In criminal court, defenses look different. They are primarily focused on whether the officer did their job correctly or not.
Let’s use a DUI charge as an example. There are many very specific protocols that must be followed in order for a DUI investigation to be considered completely correct and admissible in court. Many officers are not trained properly in all of the nuances of DUI investigations, and might be overly confident in their abilities because they aren’t frequently called out for their mistakes. Experienced attorneys know how to carefully examine a DUI investigation, and will often be able to find faults and protocol violations that can be used as defenses against the charges.
Attorneys can also offer defenses for specific criminal and civil charges from case law. For example, there is a defense based on case law in Florida called a Crooks Motion, named after the defendant in the original case. It specifically deals with weaving vehicles, and states that an officer cannot pull you over simply for weaving within your lane. However, if they suspect you are intoxicated and notice you are weaving, they can pull you over.
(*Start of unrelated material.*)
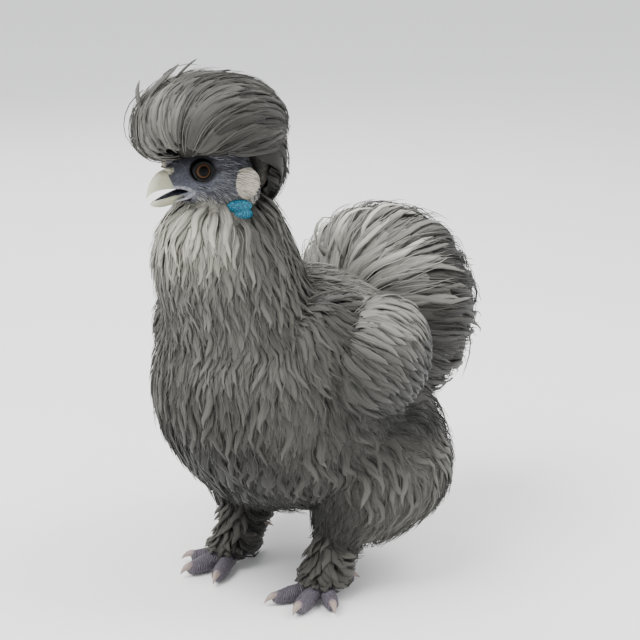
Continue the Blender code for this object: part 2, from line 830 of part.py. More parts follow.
def torso(room, neighbours):
    made = trunk()
    surface = Skin([made])
    locks = Locks(neighbours)
    size = (BODY_LOCK_WIDTH, BODY_LOCK_THICKNESS, BODY_TAPER)
    for direction in spread_directions(BODY_LOCKS):
        root = TRUNK_MIDDLE + Vector([direction[i] * TRUNK_REACH[i] for i in range(3)])
        trail = follow(surface, root, body_lie, varied(BODY_LOCK_LENGTH), 4)
        locks.grow(trail, BODY_LIFT, *size, 2, HACKLE_WAVE)
    fuse(made, locks.solids)
    cut(made, room)
    return finish(made, "torso", "grey_plumage")


def tail(trunk_skin):
    """A ball of vanes in three layers over a small core, clear of the back where they lie over it."""
    outer = ball("outer", TAIL_CENTRE, TAIL_RADII, detail=3)
    surface = Skin([outer])
    bpy.data.objects.remove(outer)
    heading = dipole(TAIL_SOURCE, TAIL_SINK)
    locks = Locks([trunk_skin])
    size = (TAIL_VANE_WIDTH, TAIL_VANE_THICKNESS, TAIL_TAPER)
    for trail, heights in fan(surface, TAIL_SOURCE, heading, TAIL_SETS, TAIL_DIVE, 0.0020, 4):
        locks.grow(trail, heights, *size, 1)
    made = ball("tail", TAIL_CENTRE, TAIL_RADII * TAIL_CORE)
    room = shells([made]) + locks.rooms
    fuse(made, locks.solids)
    return finish(made, "tail", "grey_plumage"), room


def wing(side, name, room, neighbours):
    """A pad with tiers of vanes that run back and down over its outer face."""
    centre = other_side(WING_CENTRE, side)
    axes = Matrix.Rotation(-WING_DROP, 3, "X")
    along, up = axes.col[1].copy(), axes.col[2].copy()
    outer = ball("outer", centre, WING_RADII, axes, 3)
    surface = Skin([outer])
    bpy.data.objects.remove(outer)

    def back(point):
        rise = (point - centre).dot(up)
        return along - up * (0.25 + 8.0 * rise)

    locks = Locks(neighbours)
    size = (WING_VANE_WIDTH, WING_VANE_THICKNESS, BODY_TAPER)
    for place, count in WING_TIERS:
        for i in range(count):
            height = 0.85 * (2.0 * i / (count - 1) - 1.0) * math.sqrt(1.0 - place * place)
            root = centre + along * (place * WING_RADII.y) + up * (height * WING_RADII.z)
            root.x += side * WING_RADII.x
            trail = follow(surface, root, back, varied(WING_VANE_LENGTH), 4)
            locks.grow(trail, BODY_LIFT, *size, 1)
    made = ball("wing", centre, WING_RADII, axes)
    own_room = shells([made]) + locks.rooms
    fuse(made, locks.solids)
    cut(made, room)
    return finish(made, name, "grey_plumage"), own_room


def toe_line(index, side):
    """Root and end of one toe's middle line, and its axes: along, across and up."""
    outward = FOOT_TURN + math.radians(TOE_TURNS[index])
    way = Vector((math.sin(outward) * side, -math.cos(outward), 0.0))
    ankle = Vector((side * LEG_X, LEG_Y, 0.0))
    root = ankle + Vector((0.0, 0.0, TOE_ROOT_HEIGHTS[index]))
    end = ankle + way * TOE_LENGTHS[index] + Vector((0.0, 0.0, TOE_TIP_HEIGHTS[index]))
    along = (end - root).normalized()
    across = way.cross(Vector((0.0, 0.0, 1.0)))
    return root, end, along, across, across.cross(along)


def toe(index, side):
    """A tapering toe, ringed by scutes."""
    root, end, along, across, up = toe_line(index, side)
    rings = []
    last = TOE_SCUTES[index] * 2
    for i in range(last + 1):
        t = i / last
        centre = root.lerp(end, t) - Vector((0.0, 0.0, TOE_SAG * math.sin(math.pi * t)))
        size = TOE_RADII[index] * (1.0 + SCUTE_RISE * (i % 2) - TOE_TAPER * t)
        rings.append(oval(centre, across, up, size, size, size, TOE_SIDES))
    return loft("toe", rings, root, end + along * TOE_RADII[index] * 0.7)


def claw(index, side, name):
    """A small blunt claw that bends down a little from the toe's end."""
    _, end, along, across, up = toe_line(index, side)
    radius = TOE_RADII[index] * CLAW_SHARE
    start = end + up * radius * 0.25
    rings = []
    for t in (0.0, 0.45, 0.8):
        centre = start + along * CLAW_LENGTH * t - up * (0.0012 * t * t)
        size = radius * (1.0 - 0.75 * t)
        rings.append(oval(centre, across, up, size, size, size, 6))
    tip = start + along * CLAW_LENGTH - up * 0.0022
    tip.z = max(tip.z, CLAW_LIFT)
    return finish(loft(name, rings, None, tip), name, "claw")


def foot_pieces(side):
    heel = ball("heel", Vector((side * LEG_X, LEG_Y, HEEL_HEIGHT)), [HEEL_RADIUS] * 3, detail=1)
    return [heel, *(toe(index, side) for index in range(len(TOE_NAMES)))]


def foot(side, word):
    """Five toes and their claws, flat where they meet the ground. Returns the room they need."""
    claws = [claw(index, side, f"claw_{word}_{name}") for index, name in enumerate(TOE_NAMES)]
    heel, *toes = foot_pieces(side)
    room = shells([heel, *toes, *claws])
    fuse(heel, toes)
    bm = bmesh.new()
    bm.from_mesh(heel.data)
    geometry = bm.verts[:] + bm.edges[:] + bm.faces[:]
    sliced = bmesh.ops.bisect_plane(
        bm, geom=geometry, plane_co=(0.0, 0.0, 0.0), plane_no=(0.0, 0.0, -1.0), clear_outer=True
    )
    rim = [edge for edge in sliced["geom_cut"] if isinstance(edge, bmesh.types.BMEdge)]
    bmesh.ops.holes_fill(bm, edges=rim)
    bmesh.ops.recalc_face_normals(bm, faces=bm.faces)
    bm.to_mesh(heel.data)
    bm.free()
    cut(heel, shells(claws))
    finish(heel, f"foot_{word}", "foot_skin")
    return room


def shank(side, name, room):
    """The short feathered shank, its locks standing off it towards their tips."""
    rings = [
        oval(Vector((side * x, y, z)), Vector((1, 0, 0)), Vector((0, 1, 0)), half, depth, depth, SHANK_SIDES)
        for x, y, z, half, depth in SHANK_STATIONS
    ]
    longer = loft("longer", rings)
    surface = Skin([longer])
    bpy.data.objects.remove(longer)
    _, ys, zs, _, _ = zip(*reversed(SHANK_STATIONS))

    def middle(height):
        return Vector((side * LEG_X, np.interp(height, zs, ys), height))

    def down_and_back(point):
        return Vector((0.15 * side, 0.35, -1.0))

    locks = Locks()
    size = (SHANK_LOCK_WIDTH, BODY_LOCK_THICKNESS, SHANK_TAPER)
    for root in rows_of_roots(SHANK_ROWS, middle, 0.020):
        trail = follow(surface, root, down_and_back, varied(SHANK_LOCK_LENGTH), 3)
        locks.grow(trail, SHANK_LIFT, *size)
    made = loft("shank", rings[:-1])
    own_room = shells([made]) + locks.rooms
    fuse(made, locks.solids)
    cut(made, room)
    return finish(made, name, "grey_plumage"), own_room


def thigh(side, name, room, neighbours):
    """The thigh and its fluff, whose locks run down and gather towards the shank."""
    rings = [
        oval(Vector((side * x, y, z)), Vector((1, 0, 0)), Vector((0, 1, 0)), half, depth, depth, THIGH_SIDES)
        for x, y, z, half, depth in smooth_rows(THIGH_STATIONS, THIGH_RINGS)
    ]
    made = loft("thigh", rings, other_side(THIGH_TOP, side), other_side(THIGH_FOOT, side))
    surface = Skin([made])
    foot_point = other_side(THIGH_FOOT, side)

    def gather(point):
        return (foot_point - point).normalized() + Vector((0.0, 0.25, -1.0))

    locks = Locks(neighbours)
    size = (THIGH_LOCK_WIDTH, BODY_LOCK_THICKNESS, BODY_TAPER)
    middle = other_side(THIGH_TOP, side)
    for root in rows_of_roots(THIGH_ROWS, lambda height: Vector((middle.x, middle.y, height)), 0.060):
        trail = follow(surface, root, gather, varied(THIGH_LOCK_LENGTH), 4)
        locks.grow(trail, BODY_LIFT, *size, 2, HACKLE_WAVE)
    own_room = shells([made]) + locks.rooms
    fuse(made, locks.solids)
    cut(made, room)
    return finish(made, name, "grey_plumage"), own_room


def stand_at_origin():
    """Moves the whole bird so that the middle of her box, seen from above, is at the origin."""
    objects = [obj for obj in bpy.data.objects if obj.type == "MESH"]
    points = [vert.co for obj in objects for vert in obj.data.vertices]
    middle = [(min(p[i] for p in points) + max(p[i] for p in points)) / 2 for i in range(2)]
    for obj in objects:
        obj.data.transform(Matrix.Translation((-middle[0], -middle[1], 0.0)))


def build():
    clear_scene()
    bills = [
        bill_loft("beak_upper", UPPER_BILL_STATIONS, UPPER_BILL_TIP, 0.0),
        bill_loft("beak_lower", LOWER_BILL_STATIONS, LOWER_BILL_TIP, BILL_TROUGH),
    ]
    unhollowed = bill_loft("unhollowed", LOWER_BILL_STATIONS, LOWER_BILL_TIP, 0.0)
    bill_room = shells([bills[0], unhollowed])
    bpy.data.objects.remove(unhollowed)
    head_part, head_room = head(bill_room)
    tongue()
    face_room = head_room + bill_room + comb(head_room)
    for side, word in ((1, "left"), (-1, "right")):
        eye(side, f"eye_{word}")
        face_room += cheek_pad(f"ear_{word}", EAR_CENTRE, EAR_RADII, side, "pale_plumage", head_room)
        face_room += cheek_pad(f"earlobe_{word}", LOBE_CENTRE, LOBE_RADII, side, "earlobe", head_room)
    crest_part, crest_room = crest(face_room, Skin([head_part]))
    trunk_part = trunk()
    trunk_skin = Skin([trunk_part])
    bpy.data.objects.remove(trunk_part)
    neck_part, neck_room = neck(face_room + crest_room, Skin([crest_part]))
    tail_part, tail_room = tail(trunk_skin)
    tail_skin = Skin([tail_part])
    body_room = neck_room + tail_room
    body_skins = [Skin([neck_part]), tail_skin]
    for side, word in ((1, "left"), (-1, "right")):
        foot_room = foot(side, word)
        wing_part, wing_room = wing(side, f"wing_{word}", neck_room + tail_room, [trunk_skin, tail_skin])
        shank_part, shank_room = shank(side, f"shank_{word}", foot_room)
        wing_skin = Skin([wing_part])
        thigh_part, thigh_room = thigh(
            side,
            f"thigh_{word}",
            foot_room + shank_room + tail_room + wing_room,
            [trunk_skin, tail_skin, wing_skin, Skin([shank_part])],
        )
        body_room += wing_room + thigh_room
        body_skins += [wing_skin, Skin([thigh_part])]
    torso(body_room, body_skins)
    stand_at_origin()


build()
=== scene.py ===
import math

import bmesh
import bpy
import numpy as np
from mathutils import Matrix, Vector
from mathutils.bvhtree import BVHTree


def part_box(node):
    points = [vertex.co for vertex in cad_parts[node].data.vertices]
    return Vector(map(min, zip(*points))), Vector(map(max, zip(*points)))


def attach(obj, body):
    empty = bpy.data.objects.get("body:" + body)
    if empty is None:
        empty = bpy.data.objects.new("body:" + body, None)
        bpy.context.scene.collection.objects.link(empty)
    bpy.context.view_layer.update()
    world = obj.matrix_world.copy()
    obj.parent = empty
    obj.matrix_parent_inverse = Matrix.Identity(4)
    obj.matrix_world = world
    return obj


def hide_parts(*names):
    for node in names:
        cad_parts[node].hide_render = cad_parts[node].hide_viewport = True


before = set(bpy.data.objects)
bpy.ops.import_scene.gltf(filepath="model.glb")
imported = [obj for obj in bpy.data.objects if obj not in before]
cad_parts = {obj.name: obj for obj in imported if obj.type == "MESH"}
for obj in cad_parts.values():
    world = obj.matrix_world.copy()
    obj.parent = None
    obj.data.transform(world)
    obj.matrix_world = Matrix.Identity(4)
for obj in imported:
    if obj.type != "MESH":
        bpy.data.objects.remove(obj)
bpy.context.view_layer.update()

# ---------------------------------------------------------------- Camera and studio
# The bird stands on a pale floor under soft boxes. The camera looks at her from her left front,
# a little above her back, where the photograph was drawn from.

# The head's own axes run forward, left and up from the point midway between her eyes
HEAD_CENTRE = Vector((-0.0040, -0.0937, 0.2533))
HEAD_TURN = math.radians(31.5)
FORWARD = Vector((-math.sin(HEAD_TURN), -math.cos(HEAD_TURN), 0.0))
LEFT = Vector((math.cos(HEAD_TURN), -math.sin(HEAD_TURN), 0.0))
UP = Vector((0.0, 0.0, 1.0))
HEAD_AXES = Matrix((FORWARD, LEFT, UP)).transposed()
EYE_OUT = 0.0072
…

This can be used as a defense in cases where an officer does not indicate that he thought the person was intoxicated when they pulled them over, but rather only indicates that they saw the person weaving in their lane. Many similar specific case laws exist, and attorneys can both refer to the ones they know and find more obscure ones through legal research.
For all of these reasons, it makes the most sense to hire an attorney if you want a viable defense against traffic charges.